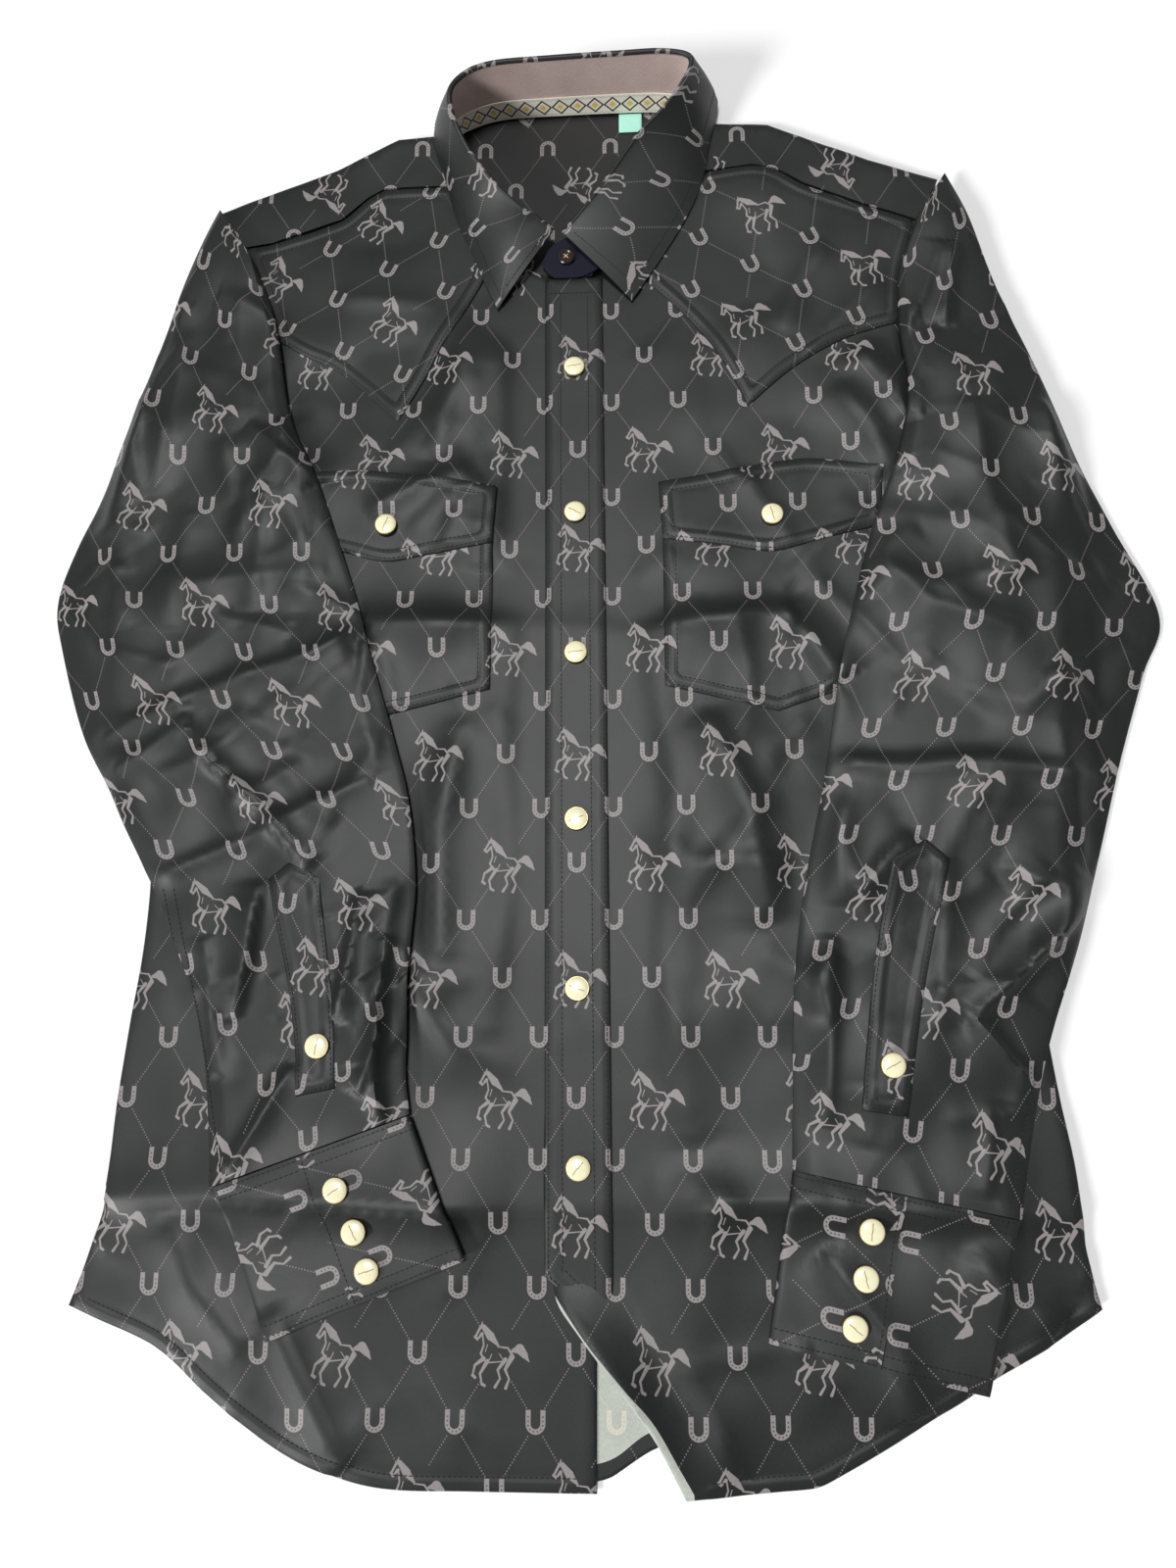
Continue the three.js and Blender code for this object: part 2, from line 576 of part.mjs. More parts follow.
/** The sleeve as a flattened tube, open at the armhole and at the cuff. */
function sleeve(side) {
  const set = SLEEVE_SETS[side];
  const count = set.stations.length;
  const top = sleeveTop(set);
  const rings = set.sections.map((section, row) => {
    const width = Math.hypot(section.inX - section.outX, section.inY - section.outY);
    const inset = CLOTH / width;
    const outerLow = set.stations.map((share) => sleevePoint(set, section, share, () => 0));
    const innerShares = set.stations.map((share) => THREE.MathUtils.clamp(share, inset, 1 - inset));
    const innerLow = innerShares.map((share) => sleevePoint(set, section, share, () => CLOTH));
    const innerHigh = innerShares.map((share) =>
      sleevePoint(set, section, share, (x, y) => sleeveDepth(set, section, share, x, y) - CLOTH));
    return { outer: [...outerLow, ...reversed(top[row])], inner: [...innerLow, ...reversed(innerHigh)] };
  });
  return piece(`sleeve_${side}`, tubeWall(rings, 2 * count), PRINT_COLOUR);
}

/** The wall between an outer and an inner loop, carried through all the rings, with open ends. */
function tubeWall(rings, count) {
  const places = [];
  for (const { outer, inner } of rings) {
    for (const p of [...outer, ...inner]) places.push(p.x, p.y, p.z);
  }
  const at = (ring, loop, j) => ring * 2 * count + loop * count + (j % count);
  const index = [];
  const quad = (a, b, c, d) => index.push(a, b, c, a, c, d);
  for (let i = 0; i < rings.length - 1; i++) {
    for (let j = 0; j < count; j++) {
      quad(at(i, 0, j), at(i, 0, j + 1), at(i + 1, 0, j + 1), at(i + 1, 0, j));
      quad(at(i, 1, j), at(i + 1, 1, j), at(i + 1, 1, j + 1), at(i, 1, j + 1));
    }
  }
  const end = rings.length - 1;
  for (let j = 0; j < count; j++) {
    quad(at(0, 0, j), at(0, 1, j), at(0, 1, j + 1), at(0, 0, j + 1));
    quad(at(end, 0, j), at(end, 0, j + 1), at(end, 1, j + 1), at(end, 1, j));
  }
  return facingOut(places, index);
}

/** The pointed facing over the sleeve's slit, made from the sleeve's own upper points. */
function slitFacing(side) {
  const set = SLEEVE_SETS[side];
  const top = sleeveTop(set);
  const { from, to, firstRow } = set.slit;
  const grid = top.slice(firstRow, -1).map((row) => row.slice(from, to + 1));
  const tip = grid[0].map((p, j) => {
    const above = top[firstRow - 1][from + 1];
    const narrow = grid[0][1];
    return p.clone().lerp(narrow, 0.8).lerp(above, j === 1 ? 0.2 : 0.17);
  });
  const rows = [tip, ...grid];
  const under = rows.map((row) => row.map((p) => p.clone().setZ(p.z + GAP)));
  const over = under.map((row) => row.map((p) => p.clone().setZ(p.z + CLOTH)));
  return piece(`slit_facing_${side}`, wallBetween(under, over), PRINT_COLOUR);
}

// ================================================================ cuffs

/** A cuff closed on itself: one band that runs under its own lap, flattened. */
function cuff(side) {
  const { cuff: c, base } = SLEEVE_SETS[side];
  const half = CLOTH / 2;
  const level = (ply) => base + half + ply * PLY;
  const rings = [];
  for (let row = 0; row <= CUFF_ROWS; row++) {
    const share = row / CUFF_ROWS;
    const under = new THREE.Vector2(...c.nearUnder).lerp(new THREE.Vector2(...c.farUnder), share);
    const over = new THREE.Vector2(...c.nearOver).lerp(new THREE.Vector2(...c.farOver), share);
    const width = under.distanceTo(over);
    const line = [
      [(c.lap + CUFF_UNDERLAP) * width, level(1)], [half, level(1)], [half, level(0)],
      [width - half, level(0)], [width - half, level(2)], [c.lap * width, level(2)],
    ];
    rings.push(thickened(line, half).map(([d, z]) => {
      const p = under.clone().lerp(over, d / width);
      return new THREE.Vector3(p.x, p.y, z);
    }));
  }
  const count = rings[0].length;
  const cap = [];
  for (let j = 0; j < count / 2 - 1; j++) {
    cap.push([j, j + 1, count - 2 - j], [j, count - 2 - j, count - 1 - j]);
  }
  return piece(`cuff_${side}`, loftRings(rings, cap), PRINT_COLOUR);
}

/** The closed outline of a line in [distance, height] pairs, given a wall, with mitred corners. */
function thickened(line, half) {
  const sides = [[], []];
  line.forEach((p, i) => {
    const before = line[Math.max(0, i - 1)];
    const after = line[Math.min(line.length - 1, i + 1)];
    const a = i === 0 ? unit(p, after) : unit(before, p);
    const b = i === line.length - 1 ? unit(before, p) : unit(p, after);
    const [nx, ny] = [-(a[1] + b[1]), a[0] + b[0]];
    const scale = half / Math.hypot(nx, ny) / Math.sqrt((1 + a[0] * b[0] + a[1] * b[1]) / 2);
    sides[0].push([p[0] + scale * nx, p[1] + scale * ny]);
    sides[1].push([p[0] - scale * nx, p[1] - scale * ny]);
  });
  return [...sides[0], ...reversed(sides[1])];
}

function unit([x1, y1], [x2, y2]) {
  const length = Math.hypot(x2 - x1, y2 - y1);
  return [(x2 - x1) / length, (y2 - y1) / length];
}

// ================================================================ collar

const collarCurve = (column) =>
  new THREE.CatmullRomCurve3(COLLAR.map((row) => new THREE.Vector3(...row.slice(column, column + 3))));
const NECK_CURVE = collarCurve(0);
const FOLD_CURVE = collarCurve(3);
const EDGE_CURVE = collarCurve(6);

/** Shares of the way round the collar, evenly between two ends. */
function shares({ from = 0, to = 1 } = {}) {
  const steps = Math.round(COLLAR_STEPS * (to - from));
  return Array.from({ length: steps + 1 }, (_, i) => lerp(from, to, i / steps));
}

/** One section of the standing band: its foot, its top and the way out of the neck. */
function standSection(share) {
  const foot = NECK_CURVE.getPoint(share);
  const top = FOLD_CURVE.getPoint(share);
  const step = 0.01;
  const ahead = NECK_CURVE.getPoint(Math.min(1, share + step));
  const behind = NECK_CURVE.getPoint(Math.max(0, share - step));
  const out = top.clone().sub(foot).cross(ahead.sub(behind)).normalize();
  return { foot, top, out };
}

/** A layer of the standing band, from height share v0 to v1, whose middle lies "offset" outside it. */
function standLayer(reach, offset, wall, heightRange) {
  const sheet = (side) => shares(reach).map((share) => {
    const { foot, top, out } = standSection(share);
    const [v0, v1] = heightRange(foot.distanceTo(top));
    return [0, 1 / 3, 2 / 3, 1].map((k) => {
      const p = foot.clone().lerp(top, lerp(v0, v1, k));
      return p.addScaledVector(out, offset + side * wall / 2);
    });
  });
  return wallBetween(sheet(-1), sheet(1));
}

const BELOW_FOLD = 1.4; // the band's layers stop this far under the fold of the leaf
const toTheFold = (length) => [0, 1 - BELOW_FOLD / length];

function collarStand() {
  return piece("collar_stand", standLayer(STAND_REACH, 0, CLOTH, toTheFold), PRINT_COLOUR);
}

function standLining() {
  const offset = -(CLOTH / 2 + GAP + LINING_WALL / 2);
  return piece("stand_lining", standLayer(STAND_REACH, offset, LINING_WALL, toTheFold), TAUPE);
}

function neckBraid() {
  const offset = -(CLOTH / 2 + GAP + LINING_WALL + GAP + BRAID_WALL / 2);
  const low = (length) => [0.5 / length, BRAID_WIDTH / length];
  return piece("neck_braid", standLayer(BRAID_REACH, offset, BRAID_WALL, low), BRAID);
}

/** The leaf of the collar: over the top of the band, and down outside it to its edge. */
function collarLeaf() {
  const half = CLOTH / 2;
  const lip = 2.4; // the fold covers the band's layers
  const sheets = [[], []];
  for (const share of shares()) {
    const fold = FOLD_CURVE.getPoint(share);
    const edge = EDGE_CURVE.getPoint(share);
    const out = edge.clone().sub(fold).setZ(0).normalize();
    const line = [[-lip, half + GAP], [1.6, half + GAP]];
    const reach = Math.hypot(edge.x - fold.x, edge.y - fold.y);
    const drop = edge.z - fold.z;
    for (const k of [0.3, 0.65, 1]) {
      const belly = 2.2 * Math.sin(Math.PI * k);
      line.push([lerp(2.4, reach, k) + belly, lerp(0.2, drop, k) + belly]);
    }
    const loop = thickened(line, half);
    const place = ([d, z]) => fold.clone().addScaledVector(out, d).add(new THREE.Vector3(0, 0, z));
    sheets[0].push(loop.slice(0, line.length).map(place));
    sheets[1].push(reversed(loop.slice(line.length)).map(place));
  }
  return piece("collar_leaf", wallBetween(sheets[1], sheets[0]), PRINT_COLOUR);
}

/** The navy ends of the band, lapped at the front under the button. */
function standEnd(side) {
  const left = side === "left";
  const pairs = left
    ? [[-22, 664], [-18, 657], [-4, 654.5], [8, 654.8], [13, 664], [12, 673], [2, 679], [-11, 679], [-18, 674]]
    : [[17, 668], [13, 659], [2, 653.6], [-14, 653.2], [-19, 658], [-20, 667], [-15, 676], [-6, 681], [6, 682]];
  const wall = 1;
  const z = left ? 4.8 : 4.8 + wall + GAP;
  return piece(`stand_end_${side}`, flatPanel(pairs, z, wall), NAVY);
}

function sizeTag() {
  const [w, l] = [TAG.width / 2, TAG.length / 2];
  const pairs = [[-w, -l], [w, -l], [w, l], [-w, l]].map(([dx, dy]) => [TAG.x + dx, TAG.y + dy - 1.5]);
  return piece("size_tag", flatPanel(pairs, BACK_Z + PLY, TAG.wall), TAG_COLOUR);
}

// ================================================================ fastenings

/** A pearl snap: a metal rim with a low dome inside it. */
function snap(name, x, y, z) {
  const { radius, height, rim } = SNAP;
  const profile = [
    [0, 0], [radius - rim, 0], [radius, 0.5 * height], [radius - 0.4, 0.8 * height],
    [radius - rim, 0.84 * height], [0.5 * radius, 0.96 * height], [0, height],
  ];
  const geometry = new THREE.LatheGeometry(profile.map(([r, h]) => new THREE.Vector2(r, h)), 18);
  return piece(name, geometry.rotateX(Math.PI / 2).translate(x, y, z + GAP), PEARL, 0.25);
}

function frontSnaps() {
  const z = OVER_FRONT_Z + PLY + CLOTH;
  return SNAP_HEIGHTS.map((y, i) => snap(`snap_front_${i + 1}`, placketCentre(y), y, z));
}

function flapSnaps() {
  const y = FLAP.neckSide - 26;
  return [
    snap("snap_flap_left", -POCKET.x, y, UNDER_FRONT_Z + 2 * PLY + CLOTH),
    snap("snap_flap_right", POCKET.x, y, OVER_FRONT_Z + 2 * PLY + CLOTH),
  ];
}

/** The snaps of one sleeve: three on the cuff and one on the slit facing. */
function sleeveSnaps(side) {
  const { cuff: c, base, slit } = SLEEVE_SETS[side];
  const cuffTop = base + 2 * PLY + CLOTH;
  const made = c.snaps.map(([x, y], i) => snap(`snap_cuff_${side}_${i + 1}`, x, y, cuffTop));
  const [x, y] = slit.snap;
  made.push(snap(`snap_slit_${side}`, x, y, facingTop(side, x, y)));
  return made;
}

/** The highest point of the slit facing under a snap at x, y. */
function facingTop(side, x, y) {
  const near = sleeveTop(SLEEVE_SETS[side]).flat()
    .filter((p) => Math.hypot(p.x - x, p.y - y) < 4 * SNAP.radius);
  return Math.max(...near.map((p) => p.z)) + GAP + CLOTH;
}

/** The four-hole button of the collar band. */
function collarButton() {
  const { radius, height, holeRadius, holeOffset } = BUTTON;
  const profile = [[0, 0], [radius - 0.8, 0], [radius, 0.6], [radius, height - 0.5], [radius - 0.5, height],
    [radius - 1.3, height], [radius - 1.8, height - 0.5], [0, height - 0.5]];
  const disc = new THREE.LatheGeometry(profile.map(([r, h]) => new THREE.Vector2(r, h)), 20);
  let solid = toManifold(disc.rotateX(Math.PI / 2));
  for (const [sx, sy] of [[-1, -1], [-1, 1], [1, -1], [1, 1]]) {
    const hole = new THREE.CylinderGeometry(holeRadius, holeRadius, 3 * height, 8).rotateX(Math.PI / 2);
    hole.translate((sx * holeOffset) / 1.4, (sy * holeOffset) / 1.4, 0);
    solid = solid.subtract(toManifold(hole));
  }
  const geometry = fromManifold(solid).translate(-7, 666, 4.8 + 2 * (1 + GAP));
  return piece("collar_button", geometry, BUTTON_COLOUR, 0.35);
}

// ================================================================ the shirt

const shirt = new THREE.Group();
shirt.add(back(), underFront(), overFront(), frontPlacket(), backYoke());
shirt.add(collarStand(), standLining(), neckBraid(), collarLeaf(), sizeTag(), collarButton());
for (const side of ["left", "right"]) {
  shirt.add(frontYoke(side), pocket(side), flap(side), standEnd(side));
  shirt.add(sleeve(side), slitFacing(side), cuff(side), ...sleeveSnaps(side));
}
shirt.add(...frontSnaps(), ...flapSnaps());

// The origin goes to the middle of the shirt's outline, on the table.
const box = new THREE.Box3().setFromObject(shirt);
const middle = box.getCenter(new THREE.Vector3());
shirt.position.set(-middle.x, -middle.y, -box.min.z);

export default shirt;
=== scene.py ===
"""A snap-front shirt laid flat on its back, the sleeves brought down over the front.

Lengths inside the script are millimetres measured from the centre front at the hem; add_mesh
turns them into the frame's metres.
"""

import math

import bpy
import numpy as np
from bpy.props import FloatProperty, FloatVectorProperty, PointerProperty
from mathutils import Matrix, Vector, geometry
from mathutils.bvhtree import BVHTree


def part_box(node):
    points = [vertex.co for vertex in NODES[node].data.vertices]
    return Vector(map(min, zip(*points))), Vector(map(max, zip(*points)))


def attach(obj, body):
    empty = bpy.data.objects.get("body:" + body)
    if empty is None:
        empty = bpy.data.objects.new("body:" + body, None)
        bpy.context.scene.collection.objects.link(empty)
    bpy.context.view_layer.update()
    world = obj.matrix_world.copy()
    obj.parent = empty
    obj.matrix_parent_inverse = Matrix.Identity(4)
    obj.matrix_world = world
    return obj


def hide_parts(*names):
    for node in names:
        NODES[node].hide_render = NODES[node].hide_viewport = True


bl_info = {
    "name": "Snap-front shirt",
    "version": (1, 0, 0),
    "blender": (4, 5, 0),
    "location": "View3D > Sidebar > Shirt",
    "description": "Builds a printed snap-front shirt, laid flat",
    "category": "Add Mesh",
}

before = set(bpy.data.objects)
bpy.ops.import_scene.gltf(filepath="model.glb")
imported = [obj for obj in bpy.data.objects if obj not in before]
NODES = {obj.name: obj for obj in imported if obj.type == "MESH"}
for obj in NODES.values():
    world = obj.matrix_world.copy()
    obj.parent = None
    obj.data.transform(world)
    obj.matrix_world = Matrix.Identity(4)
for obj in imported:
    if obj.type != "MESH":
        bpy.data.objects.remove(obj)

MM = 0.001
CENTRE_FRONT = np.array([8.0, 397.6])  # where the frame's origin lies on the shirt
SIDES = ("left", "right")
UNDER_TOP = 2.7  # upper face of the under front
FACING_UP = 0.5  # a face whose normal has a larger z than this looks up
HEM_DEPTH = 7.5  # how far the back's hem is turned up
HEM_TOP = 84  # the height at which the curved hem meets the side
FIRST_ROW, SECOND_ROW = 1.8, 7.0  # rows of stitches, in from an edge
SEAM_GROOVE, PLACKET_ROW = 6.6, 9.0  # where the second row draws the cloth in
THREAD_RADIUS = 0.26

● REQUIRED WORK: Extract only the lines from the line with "bpy.context.scene.collection.objects.link(empty)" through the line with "NODES[node].hide_render = NODES[node].hide_viewport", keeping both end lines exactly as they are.

● COMPLETED EXERCISE:
        bpy.context.scene.collection.objects.link(empty)
    bpy.context.view_layer.update()
    world = obj.matrix_world.copy()
    obj.parent = empty
    obj.matrix_parent_inverse = Matrix.Identity(4)
    obj.matrix_world = world
    return obj


def hide_parts(*names):
    for node in names:
        NODES[node].hide_render = NODES[node].hide_viewport = True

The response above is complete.